Anyway, one time last week, mom was eating white corn for dinner, and I asked her that the next time she buys corn, buy extra 2 cobs for me so I could cook this dish. Mom liked the idea, and two days after, she bought 2 kilos of corn, one we will steam, the other kilo for this dish (so mom could bring some in the office).
This dish was once cooked by dad when I was a kid, and I loved it... I guess I was feeling nostalgic that's why I hoped to taste it again.
- 4 white corn cobs
- 1/4 kilo ground pork
- 3 cloves garlic, minced
- 1 medium sized onion, chopped
- 1 shrimp bouillon cube
- ampalaya leaves
- 1 tbsp. vegetable oil
- Shred the corn kernels from the cob.
- In a pot, heat the oil and saute the onion, garlic, and pork. When the pork turns brownish, add the bouillon cube until it melts. Add the corn kernels and stir a bit before adding enough water for it to cook. Add more water gradually if it becomes dry. Season according to your preference.

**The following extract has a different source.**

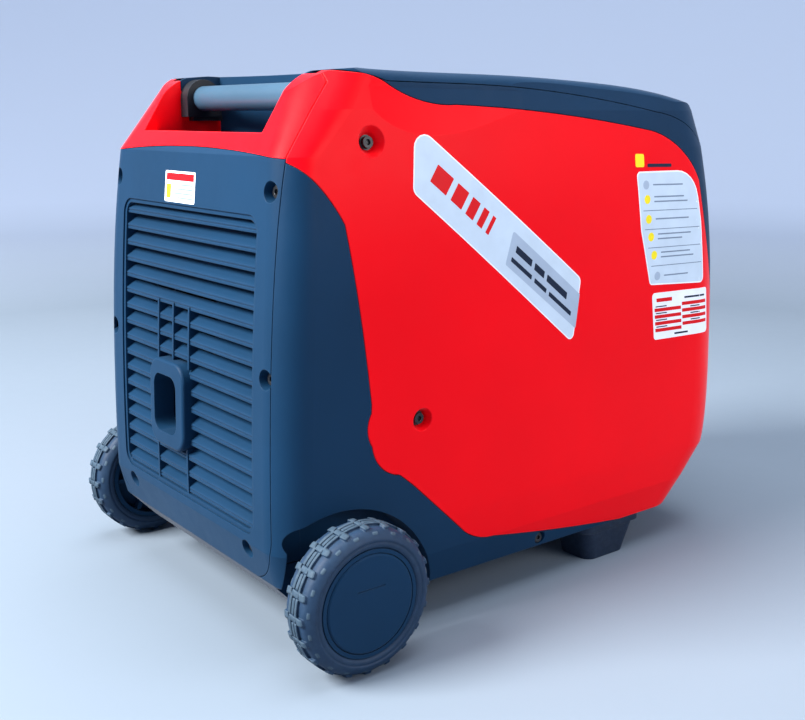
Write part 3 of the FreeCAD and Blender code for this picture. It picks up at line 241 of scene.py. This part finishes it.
def lamp_lens(name, colour):
    """Moulded lens of an indicator lamp, ribbed inside."""
    g = Graph(name)
    soft_normal, edge = g.edges(0.0005)
    ribs = g.add("ShaderNodeTexWave", {"Vector": g.place, "Scale": 450.0, "Distortion": 0.4},
                 wave_type="BANDS", bands_direction="Z").outputs["Fac"]
    tone = g.mix(g.ramp(ribs, 0.2, 0.8), scaled(colour, 0.75), scaled(colour, 1.2))
    # painted edge highlight: pale orange along the edges
    tone = g.mix(g.maths("MULTIPLY", edge, 0.4), tone, linear(255, 190, 150))
    return g.finish(Base_Color=tone, Roughness=g.ramp(g.noise(80.0, 3.0), 0.3, 0.7, 0.1, 0.2),
                    Specular_IOR_Level=0.5, Subsurface_Weight=0.15, Subsurface_Scale=0.001,
                    Normal=g.bump(ribs, 0.00008, 0.4, soft_normal))


def braid(name, colour):
    """Braided starter rope: crossing strands and loose fibre."""
    g = Graph(name)

    def strands(way):
        inputs = {"Vector": g.stretched(way), "Scale": 260.0, "Distortion": 1.2}
        made = g.add("ShaderNodeTexWave", inputs, wave_type="BANDS", bands_direction="DIAGONAL")
        return made.outputs["Fac"]

    one, two = strands((1.0, 1.0, 1.0)), strands((-1.0, 1.0, -1.0))
    weave = g.maths("MAXIMUM", one, two)
    tone = g.mix(g.ramp(weave, 0.3, 0.9), scaled(colour, 0.45), colour)
    tone = g.mix(g.ramp(g.noise(900.0, 3.0), 0.5, 0.75, 0.0, 0.5), tone, linear(40, 60, 110))
    return g.finish(Base_Color=tone, Roughness=g.ramp(weave, 0.0, 1.0, 0.9, 0.75), Sheen_Weight=0.25,
                    Normal=g.bump(weave, 0.0003, 0.8))


# base colours, linear
RED = (0.86, 0.0006, 0.006, 1.0)
RED_WORN = (1.0, 0.06, 0.10, 1.0)
# dark colour painted on the inward faces of the side covers: painted shade
INSIDE_SHADE = (0.012, 0.013, 0.016, 1.0)
# slate made lighter for the handle bar: painted light from overhead
HANDLE_PAINTED_LIT = (0.035, 0.078, 0.125, 1.0)
SLATE = (0.004, 0.026, 0.064, 1.0)
SLATE_WORN = (0.045, 0.10, 0.18, 1.0)
BLACK = (0.003, 0.005, 0.009, 1.0)
BLACK_WORN = (0.05, 0.06, 0.075, 1.0)

COVER_LOOK = {"specular": 0.07, "wear": 0.2, "soft": 0.0014, "cloud": 0.04, "dusty": 0.03, "sheen": 0.12}
CONTROL_LOOK = {"specular": 0.4, "coat": 0.2, "wear": 0.25}

finishes = {
    "red_plastic": moulded("red_plastic", RED, 0.34, RED_WORN, **COVER_LOOK),
    # red with painted shade on the faces turned into the casing
    "red_with_inside_shade": moulded("red_with_inside_shade", RED, 0.34, RED_WORN, inside_shade_colour=INSIDE_SHADE, **COVER_LOOK),
    "dark_plastic": moulded("dark_plastic", SLATE, 0.5, SLATE_WORN, specular=0.09, wear=0.3, sheen=0.05),
    # handle bar in a lighter slate: painted light from overhead
    "handle_plastic_painted_lit": moulded("handle_plastic_painted_lit", HANDLE_PAINTED_LIT, 0.36, SLATE_WORN, specular=0.4, wear=0.3),
    "black_plastic": moulded("black_plastic", BLACK, 0.5, BLACK_WORN, specular=0.3, wear=0.3),
    "grey_plastic": moulded("grey_plastic", linear(142, 148, 154), 0.45, linear(205, 208, 212), wear=0.25),
    "control_red": moulded("control_red", linear(205, 22, 20), 0.3, linear(250, 120, 110),
                           **CONTROL_LOOK),
    "control_green": moulded("control_green", linear(24, 150, 62), 0.3, linear(130, 220, 150),
                             **CONTROL_LOOK),
    "rubber": rubbery("rubber", (0.004, 0.013, 0.032, 1.0), (0.03, 0.05, 0.09, 1.0)),
    "tread_rubber": rubbery("tread_rubber", (0.006, 0.024, 0.058, 1.0), (0.03, 0.07, 0.12, 1.0), 0.6, 0.2),
    "steel": metal("steel", linear(190, 194, 198), 0.32),
    "black_steel": painted_steel("black_steel", linear(18, 20, 25), 0.4, linear(150, 154, 160)),
    "engine_paint": painted_steel("engine_paint", linear(58, 60, 64), 0.45, linear(160, 162, 166)),
    "aluminium": metal("aluminium", linear(200, 203, 206), 0.48, casting=1.5),
    "iron": metal("iron", linear(128, 128, 130), 0.45, tarnish=0.35, casting=0.8),
    "brass": metal("brass", linear(214, 178, 96), 0.28, brushed=(300.0, 2400.0, 2400.0)),
    "clear_window": glass_window("clear_window", linear(22, 32, 34)),
    "lamp_lens": lamp_lens("lamp_lens", linear(226, 96, 40)),
    "cord_fibre": braid("cord_fibre", linear(206, 204, 196)),
}

# nodes whose look differs from the rest of their slot
OWN_FINISH = {"handle_bar": "handle_plastic_painted_lit", "side_cover_left": "red_with_inside_shade", "side_cover_right": "red_with_inside_shade"}

for name, obj in NODES.items():
    obj.data.materials.clear()
    obj.data.materials.append(finishes[OWN_FINISH.get(name, SLOT_OF[name])])


# ---------------------------------------------------------------- mesh helpers
def new_object(name, vertices, faces, materials, indices=None, smooth=True):
    mesh = bpy.data.meshes.new(name)
    mesh.from_pydata([tuple(v) for v in vertices], [], faces)
    for material in materials:
        mesh.materials.append(material)
    if indices is not None:
        mesh.polygons.foreach_set("material_index", indices)
    mesh.polygons.foreach_set("use_smooth", [smooth] * len(mesh.polygons))
    mesh.update()
    obj = bpy.data.objects.new(name, mesh)
    bpy.context.scene.collection.objects.link(obj)
    return obj


def surface_of(*names):
    """One search tree over the triangles of several CAD nodes."""
    vertices, polygons = [], []
    for name in names:
        base = len(vertices)
        mesh = NODES[name].data
        vertices += [v.co.copy() for v in mesh.vertices]
        polygons += [[base + i for i in p.vertices] for p in mesh.polygons]
    return BVHTree.FromPolygons(vertices, polygons)


def curved_corners(corners, steps=6):
    """Outline of (u, v) from (u, v, radius) corners, each rounded by a short arc-like curve."""
    out = []
    for i, (u, v, radius) in enumerate(corners):
        here = Vector((u, v))
        if radius <= 0:
            out.append(here)
            continue
        before, after = Vector(corners[i - 1][:2]), Vector(corners[(i + 1) % len(corners)][:2])
        to_before, to_after = (before - here), (after - here)
        turn = to_before.angle(to_after)
        reach = min(radius / math.tan(turn / 2), to_before.length * 0.49, to_after.length * 0.49)
        start, end = here + to_before.normalized() * reach, here + to_after.normalized() * reach
        for k in range(steps + 1):
            t = k / steps
            weight = 2 * t * (1 - t) * math.sin(turn / 2)
            total = (1 - t) ** 2 + weight + t ** 2
            out.append((start * (1 - t) ** 2 + here * weight + end * t ** 2) / total)
    return out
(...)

- When the corn is cooked and the broth becomes a little thick, add the ampalaya leaves, cover the pot and turn off the heat. Serve after a few minutes.
- The ampalaya leaves will give a bitter taste, so if you don't like that, you can use either malunggay or chili leaves.
- If you're not into pork, you can omit it and replace it with small fresh shrimps, but just use the meat. Take out the heads and the skins first.